Receive the result data R'.
Trim off the tag from the end of R', leaving you with ciphertext C' and tag M'. You will know how big the tag should be (they're fixed width), so you should just unconditionally use that many bytes. Do not allow your data R' to somehow encode the length of the tag M', this is a violation of the doom principle.
Verify the tag M' is valid for the ciphertext C' using the pre-arranged MAC key K_m. If the tag fails to validate, go no further: the ciphertext cannot be trusted. Report a generic error.
Only now may you decrypt the ciphertext C' using the pre-arranged encryption key K_e.

I appreciate that this is a pain in the neck: this is why high level libraries like CryptoKit exist. But I stress that you really must do this: there are to a first-order approximation no threat models in which it is sensible to encrypt data that you don't also authenticate.

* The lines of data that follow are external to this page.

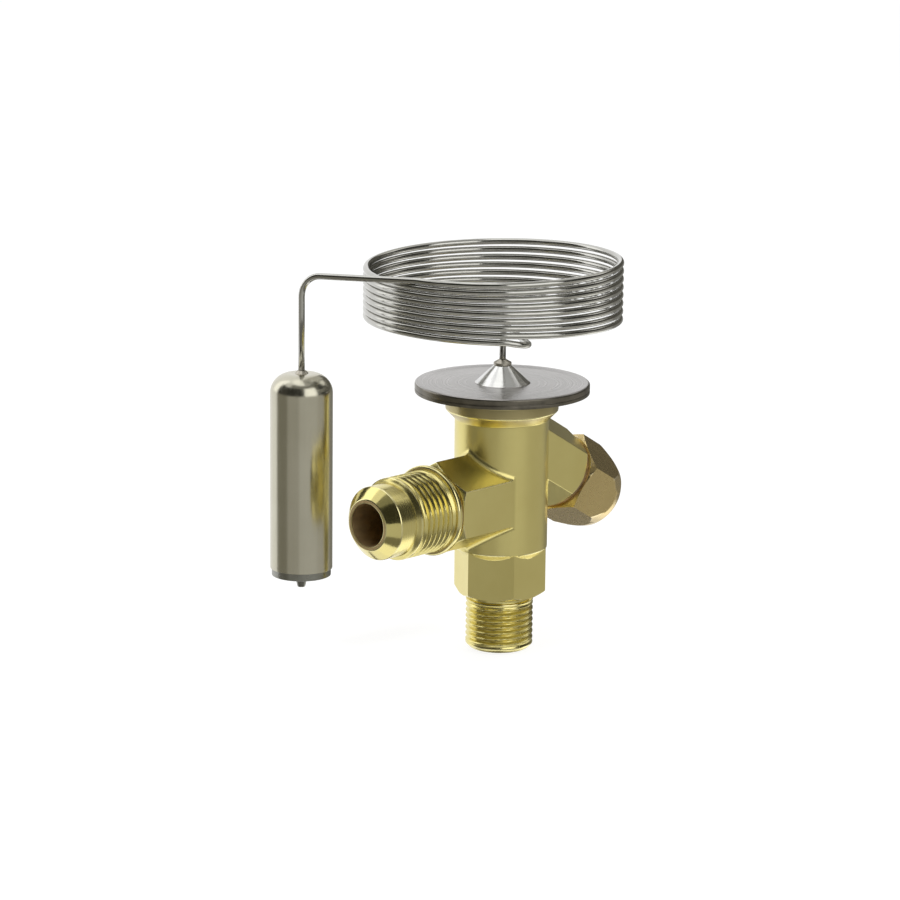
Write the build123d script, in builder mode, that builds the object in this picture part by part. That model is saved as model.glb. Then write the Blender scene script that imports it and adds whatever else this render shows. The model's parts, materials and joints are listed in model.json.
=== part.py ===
"""Thermostatic expansion valve: flared brass body, diaphragm element, coiled capillary tube and bulb.

Millimetres, +Z up. The origin is the centre of the inlet's end face. The outlet points along -X, and the
setting spindle leans down on the +X side under its seal cap.
"""

import os
from math import cos, hypot, pi, radians, sin, tan

from build123d import *

os.makedirs("parts", exist_ok=True)

# Clearances
running_gap = 0.05
face_gap = 0.05
loose_gap = 0.1

# Inlet end, a 5/8-18 UNF flare thread
inlet_thread_r = 7.9375
inlet_length = 13.2
inlet_bore_r = 5.3
end_bevel = 1.0
relief_width = 1.3
relief_depth = 0.9

# Forged body
hex_flats = 19.0
hex_top = 24.5
bevel_angle = 30.0
boss_bevel_angle = 50.0
hexagon_sides = 6
neck_r = 11.0
neck_top = 59.9
flange_r = 13.2
flange_height = 4.8
flange_edge = 2.6
forge_fillet = 1.6

# Outlet arm, a 3/4-16 UNF flare thread
outlet_z = 37.1
outlet_reach = 44.7
outlet_thread_r = 9.525
outlet_bore_r = 5.0
flare_lip_r = 5.9
flare_end_r = 8.5
outlet_pilot = 7.5
outlet_thread_end = 19.2
collar_r = 10.5
collar_width = 1.5
collar_groove = 1.0
collar_groove_r = 8.9
collar_bevel = 0.35
thread_bevel = 0.7

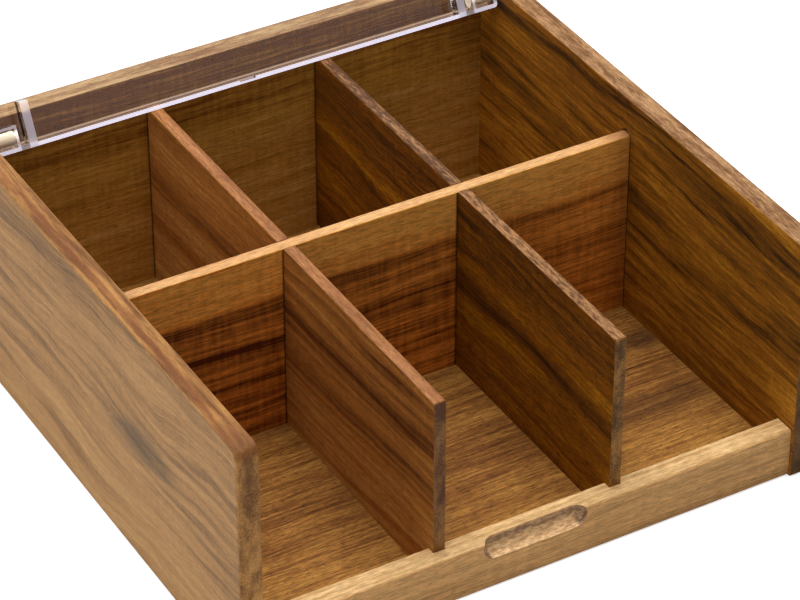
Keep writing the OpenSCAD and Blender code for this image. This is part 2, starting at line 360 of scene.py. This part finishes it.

JetForMe · March 11, 2020, 5:10am

Ah, okay. I appreciate the thorough and well-formatted post, but that's way outside the scope of my question. The purpose of encryption has less to do with our need to authenticate the contents but rather to prevent others from getting it. We go through a number of authentication and key exchange steps long before we get to the decryption phase that I'm dealing with here.

ahti · March 11, 2020, 8:08am

Fwiw, and you might well be aware of this already: If the decrypting happens on device there is basically no way (at least that I know of, I'd be happy to be proven wrong) to prevent an attacker to run the app in a debugger on a jailbroken phone, set an appropriate breakpoint and dump the decrypted weights from memory. So you can't really prevent others from getting it, just make it slightly more involved.

JetForMe · March 11, 2020, 8:09am

Yeah, we make an effort to detect a jailbroken phone and use Apple’s device authentication APIs, but honestly all that stuff is in there to make the execs happy.

Karl · March 11, 2020, 11:14am

If the attackers are able to do all of that, they’re more than capable of stepping through and skipping whatever checks you had in place.

But yeah, in business, some times you have to make a token effort, even if you know it can’t actually stand up to any scrutiny.